INFORMATION PROVIDED
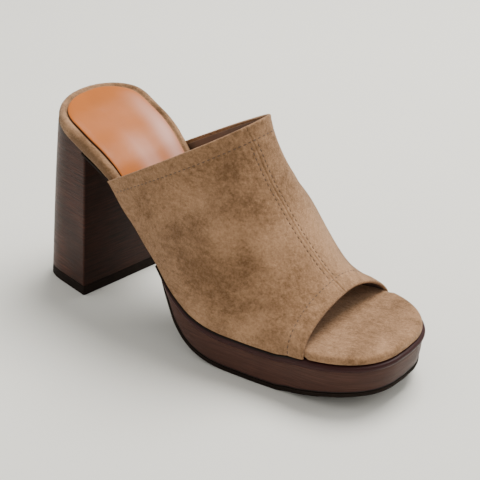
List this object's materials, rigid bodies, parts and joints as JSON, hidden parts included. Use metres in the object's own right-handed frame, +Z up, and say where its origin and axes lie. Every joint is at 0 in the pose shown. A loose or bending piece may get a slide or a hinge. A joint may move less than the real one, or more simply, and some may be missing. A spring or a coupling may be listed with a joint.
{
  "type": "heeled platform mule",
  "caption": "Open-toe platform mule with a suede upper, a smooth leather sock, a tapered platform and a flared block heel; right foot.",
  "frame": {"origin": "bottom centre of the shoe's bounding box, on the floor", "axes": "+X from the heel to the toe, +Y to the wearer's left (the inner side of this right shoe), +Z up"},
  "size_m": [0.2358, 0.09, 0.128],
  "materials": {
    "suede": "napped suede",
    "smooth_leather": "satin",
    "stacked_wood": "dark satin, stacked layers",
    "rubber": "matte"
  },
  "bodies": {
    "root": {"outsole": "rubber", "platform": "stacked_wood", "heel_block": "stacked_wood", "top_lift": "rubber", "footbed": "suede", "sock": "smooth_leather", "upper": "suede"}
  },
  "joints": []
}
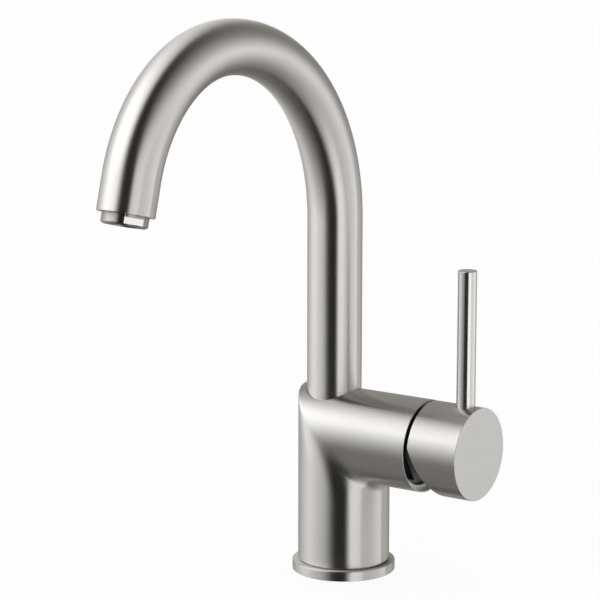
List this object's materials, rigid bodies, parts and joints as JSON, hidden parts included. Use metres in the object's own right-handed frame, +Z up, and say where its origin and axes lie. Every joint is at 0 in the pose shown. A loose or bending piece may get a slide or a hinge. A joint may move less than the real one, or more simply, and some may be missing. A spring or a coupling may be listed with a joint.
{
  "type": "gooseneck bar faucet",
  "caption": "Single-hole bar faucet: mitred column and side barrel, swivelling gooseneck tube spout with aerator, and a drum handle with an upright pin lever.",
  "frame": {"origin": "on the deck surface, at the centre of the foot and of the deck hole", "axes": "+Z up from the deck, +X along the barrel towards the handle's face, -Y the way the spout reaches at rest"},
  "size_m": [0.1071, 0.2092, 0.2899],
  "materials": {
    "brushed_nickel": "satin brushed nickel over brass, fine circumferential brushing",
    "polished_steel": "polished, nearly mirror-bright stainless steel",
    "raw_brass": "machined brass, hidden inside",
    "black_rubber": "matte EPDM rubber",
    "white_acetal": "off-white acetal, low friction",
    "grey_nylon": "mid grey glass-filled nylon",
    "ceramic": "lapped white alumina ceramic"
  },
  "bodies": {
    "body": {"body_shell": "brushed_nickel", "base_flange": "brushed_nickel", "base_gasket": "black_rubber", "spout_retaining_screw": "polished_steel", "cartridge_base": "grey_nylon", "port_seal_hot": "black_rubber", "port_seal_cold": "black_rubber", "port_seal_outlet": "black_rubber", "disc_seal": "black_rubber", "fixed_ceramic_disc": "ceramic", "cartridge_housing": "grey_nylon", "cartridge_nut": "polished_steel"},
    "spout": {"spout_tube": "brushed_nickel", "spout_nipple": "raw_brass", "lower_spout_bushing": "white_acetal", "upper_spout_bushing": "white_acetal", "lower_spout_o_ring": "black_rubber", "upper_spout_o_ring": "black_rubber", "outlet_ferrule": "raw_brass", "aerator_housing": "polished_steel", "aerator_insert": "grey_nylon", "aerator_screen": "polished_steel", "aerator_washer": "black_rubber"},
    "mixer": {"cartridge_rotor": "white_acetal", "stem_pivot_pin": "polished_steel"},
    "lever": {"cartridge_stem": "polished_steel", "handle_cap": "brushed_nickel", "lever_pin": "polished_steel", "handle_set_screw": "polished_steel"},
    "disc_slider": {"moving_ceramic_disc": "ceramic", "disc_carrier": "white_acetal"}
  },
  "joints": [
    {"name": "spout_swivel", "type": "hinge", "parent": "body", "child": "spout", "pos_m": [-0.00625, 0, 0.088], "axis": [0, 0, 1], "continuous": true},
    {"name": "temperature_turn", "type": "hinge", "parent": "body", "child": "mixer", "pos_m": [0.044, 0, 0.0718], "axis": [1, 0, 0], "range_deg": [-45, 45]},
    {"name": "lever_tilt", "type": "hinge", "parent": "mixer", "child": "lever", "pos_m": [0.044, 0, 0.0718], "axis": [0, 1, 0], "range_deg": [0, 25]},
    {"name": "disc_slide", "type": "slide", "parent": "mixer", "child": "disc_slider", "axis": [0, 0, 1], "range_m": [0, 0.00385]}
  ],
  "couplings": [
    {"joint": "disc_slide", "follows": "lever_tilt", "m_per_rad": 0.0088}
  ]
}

EXERCISE DESCRIPTION
Restate every record exactly, leaving nothing out.

EXERCISE OUTPUT
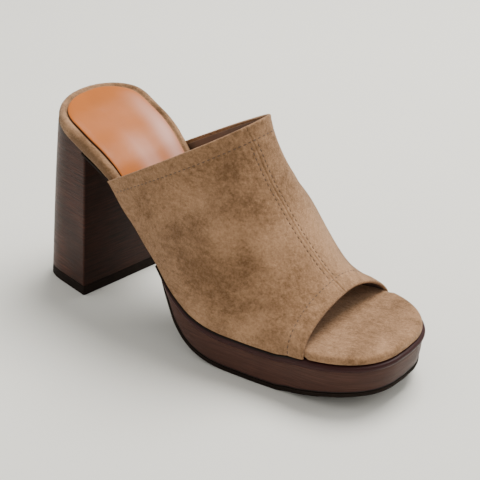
List this object's materials, rigid bodies, parts and joints as JSON, hidden parts included. Use metres in the object's own right-handed frame, +Z up, and say where its origin and axes lie. Every joint is at 0 in the pose shown. A loose or bending piece may get a slide or a hinge. A joint may move less than the real one, or more simply, and some may be missing. A spring or a coupling may be listed with a joint.
{
  "type": "heeled platform mule",
  "caption": "Open-toe platform mule with a suede upper, a smooth leather sock, a tapered platform and a flared block heel; right foot.",
  "frame": {"origin": "bottom centre of the shoe's bounding box, on the floor", "axes": "+X from the heel to the toe, +Y to the wearer's left (the inner side of this right shoe), +Z up"},
  "size_m": [0.2358, 0.09, 0.128],
  "materials": {
    "suede": "napped suede",
    "smooth_leather": "satin",
    "stacked_wood": "dark satin, stacked layers",
    "rubber": "matte"
  },
  "bodies": {
    "root": {"outsole": "rubber", "platform": "stacked_wood", "heel_block": "stacked_wood", "top_lift": "rubber", "footbed": "suede", "sock": "smooth_leather", "upper": "suede"}
  },
  "joints": []
}
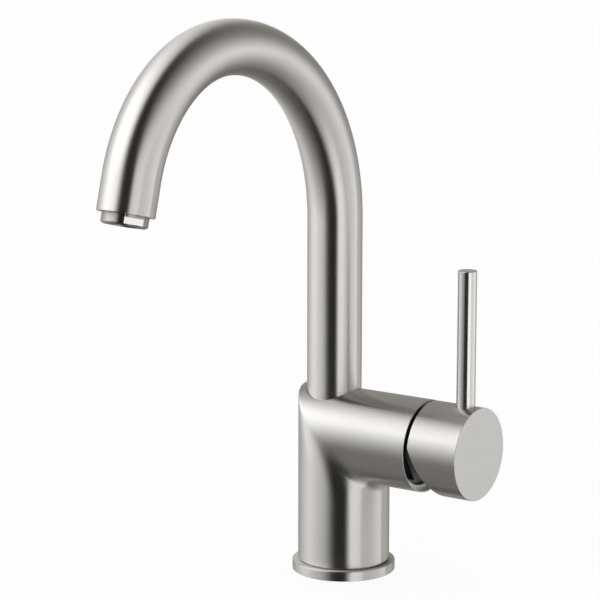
List this object's materials, rigid bodies, parts and joints as JSON, hidden parts included. Use metres in the object's own right-handed frame, +Z up, and say where its origin and axes lie. Every joint is at 0 in the pose shown. A loose or bending piece may get a slide or a hinge. A joint may move less than the real one, or more simply, and some may be missing. A spring or a coupling may be listed with a joint.
{
  "type": "gooseneck bar faucet",
  "caption": "Single-hole bar faucet: mitred column and side barrel, swivelling gooseneck tube spout with aerator, and a drum handle with an upright pin lever.",
  "frame": {"origin": "on the deck surface, at the centre of the foot and of the deck hole", "axes": "+Z up from the deck, +X along the barrel towards the handle's face, -Y the way the spout reaches at rest"},
  "size_m": [0.1071, 0.2092, 0.2899],
  "materials": {
    "brushed_nickel": "satin brushed nickel over brass, fine circumferential brushing",
    "polished_steel": "polished, nearly mirror-bright stainless steel",
    "raw_brass": "machined brass, hidden inside",
    "black_rubber": "matte EPDM rubber",
    "white_acetal": "off-white acetal, low friction",
    "grey_nylon": "mid grey glass-filled nylon",
    "ceramic": "lapped white alumina ceramic"
  },
  "bodies": {
    "body": {"body_shell": "brushed_nickel", "base_flange": "brushed_nickel", "base_gasket": "black_rubber", "spout_retaining_screw": "polished_steel", "cartridge_base": "grey_nylon", "port_seal_hot": "black_rubber", "port_seal_cold": "black_rubber", "port_seal_outlet": "black_rubber", "disc_seal": "black_rubber", "fixed_ceramic_disc": "ceramic", "cartridge_housing": "grey_nylon", "cartridge_nut": "polished_steel"},
    "spout": {"spout_tube": "brushed_nickel", "spout_nipple": "raw_brass", "lower_spout_bushing": "white_acetal", "upper_spout_bushing": "white_acetal", "lower_spout_o_ring": "black_rubber", "upper_spout_o_ring": "black_rubber", "outlet_ferrule": "raw_brass", "aerator_housing": "polished_steel", "aerator_insert": "grey_nylon", "aerator_screen": "polished_steel", "aerator_washer": "black_rubber"},
    "mixer": {"cartridge_rotor": "white_acetal", "stem_pivot_pin": "polished_steel"},
    "lever": {"cartridge_stem": "polished_steel", "handle_cap": "brushed_nickel", "lever_pin": "polished_steel", "handle_set_screw": "polished_steel"},
    "disc_slider": {"moving_ceramic_disc": "ceramic", "disc_carrier": "white_acetal"}
  },
  "joints": [
    {"name": "spout_swivel", "type": "hinge", "parent": "body", "child": "spout", "pos_m": [-0.00625, 0, 0.088], "axis": [0, 0, 1], "continuous": true},
    {"name": "temperature_turn", "type": "hinge", "parent": "body", "child": "mixer", "pos_m": [0.044, 0, 0.0718], "axis": [1, 0, 0], "range_deg": [-45, 45]},
    {"name": "lever_tilt", "type": "hinge", "parent": "mixer", "child": "lever", "pos_m": [0.044, 0, 0.0718], "axis": [0, 1, 0], "range_deg": [0, 25]},
    {"name": "disc_slide", "type": "slide", "parent": "mixer", "child": "disc_slider", "axis": [0, 0, 1], "range_m": [0, 0.00385]}
  ],
  "couplings": [
    {"joint": "disc_slide", "follows": "lever_tilt", "m_per_rad": 0.0088}
  ]
}